On the other hand those sort of ridiculously large disparities are definitely stuck in the minds of most Americans - and CEO's and Boards of Directors are infected with that same dazzling vision. They think they've finally found a lunch which, if not exactly free, is darn close.
Hindsight will show that the market didn't pay Indian workers so much less on accident. It was a measure of their productivity and subsequent market value. And while it's certainly on the rise, it is not equivalent to U. S. workers.
This haircut will put Al-Queda on the run.
Looks like GQs standards have slipped a bit. OTOH, it beats a mullet (maybe not)...
I'm inclined to agree, if only because of my experience with outsourced call centers. I think we will see some jobs boomerang, especially the service centers. You can teach a young Indian to speak English well, and you can teach him the corporate policies and procedures; but you cannot teach him the cultural nuances necessary for successful customer relations in the U.S.
I was on a customer service line with an Indian worker for AMEX and witnessed (via phone) her complete meltdown. A complete inability to handle the competing interests of the customer and her employer. In America, we understand (generally) the concept that the "customer is always right", even if we know that statement is a literal falsehood. I'm not so sure foreign cultures understand.
I cannot see the bright side for this country in outsourcing at this point in time.
Good point. Most of them don't understand the reality that the customer might not always be right, but it's your job to make them think they are for as long as it takes to fix the problem, or at the very least have a damned good explanation and course of action to correct it. Most call centers everywhere are scripted, but the Indians have gone overboard with it and can't seem to operate on the fly. I have plenty of horror stories from friends that have encountered Dell's customer service.
Service centers are the tip of the iceberg. That's actually one of the simplest tasks in IT, which is why it was one of the earliest offshore candidates.
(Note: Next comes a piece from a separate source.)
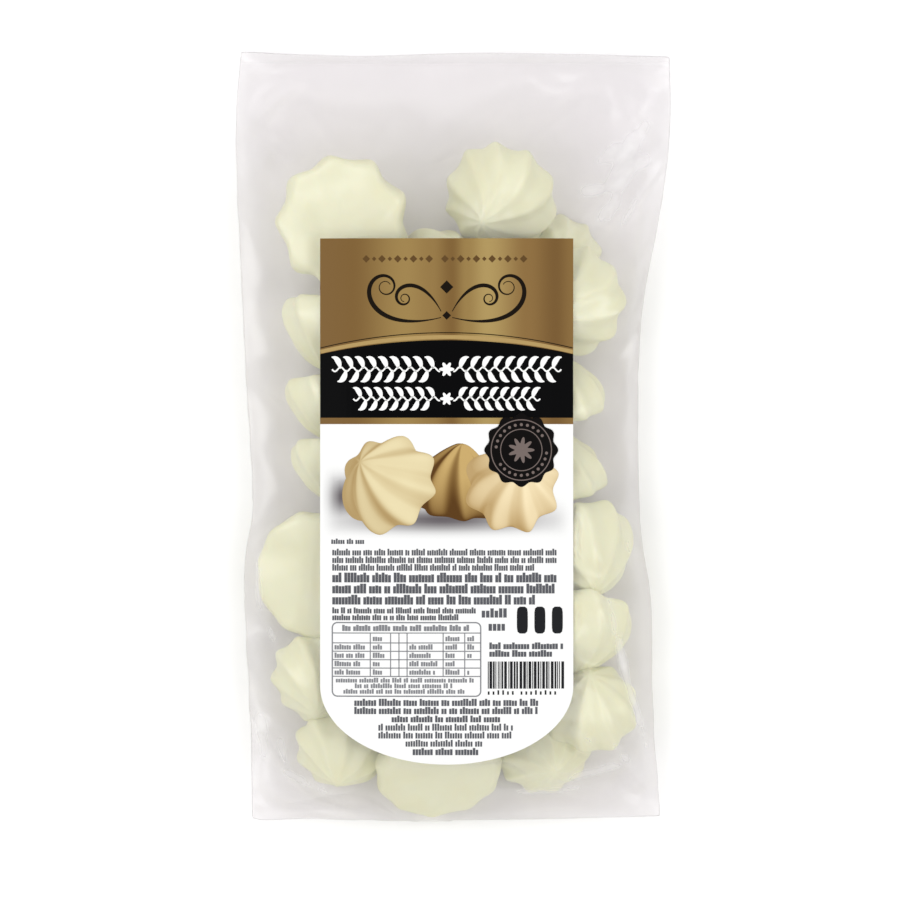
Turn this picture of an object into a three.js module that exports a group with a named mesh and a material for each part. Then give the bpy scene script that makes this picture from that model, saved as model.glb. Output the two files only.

Yet as you have noticed (and so has Dell, who reversed its decision to offshore support for business clients due to complaints similar to yours), the quality just isn't there.
Complex engineering is a far more difficult thing to offshore. The popular notion seems to be that it involves a highly skilled person sitting alone and doing mysterious things with a computer. In fact, it's a highly collaborative, communication intensive process. Some models of doing this lend themselves to better success offshoring, but most do not. And almost none can claim to offshore with no impact to productivity, quality, or timeline. The communication problems you notice in the call centers are amplified many times, even in well run engineering projects, by the simple volume of communication required.
Another thing being ignored is that, like most other countries in the world, the best and the brightest Indian IT workers come to the U. S. and pursue green cards. Assuming that these folks are representative of the average Indian IT worker is a fallacy.
Did he consider, while he was immersed in all the good these gone jobs do that the new workers in foreign countries don't:
Go to US restaurants
Take their cars to US auto repair shops
Take their clothes to US cleaners
Buy groceries from US supermarkets
But auto parts from US auto parts stores
Buy their clothes in US clothing stores
Buy property form US sellers
Rent housing from US landlords
Buy materials from US building supply stores
Have their furniture rehupostered by US upholsters
Buy their autos from US dealerships and car lots
Pay for licenses and car tags from state offices
Buy gas and oil from US filling stations
Go to movies, and games in US theaters and arenas
Buy US postage stamps/products from US post offices
Ship their packages using US FED Express or UPS?
Surely he didn't forget all this, did he?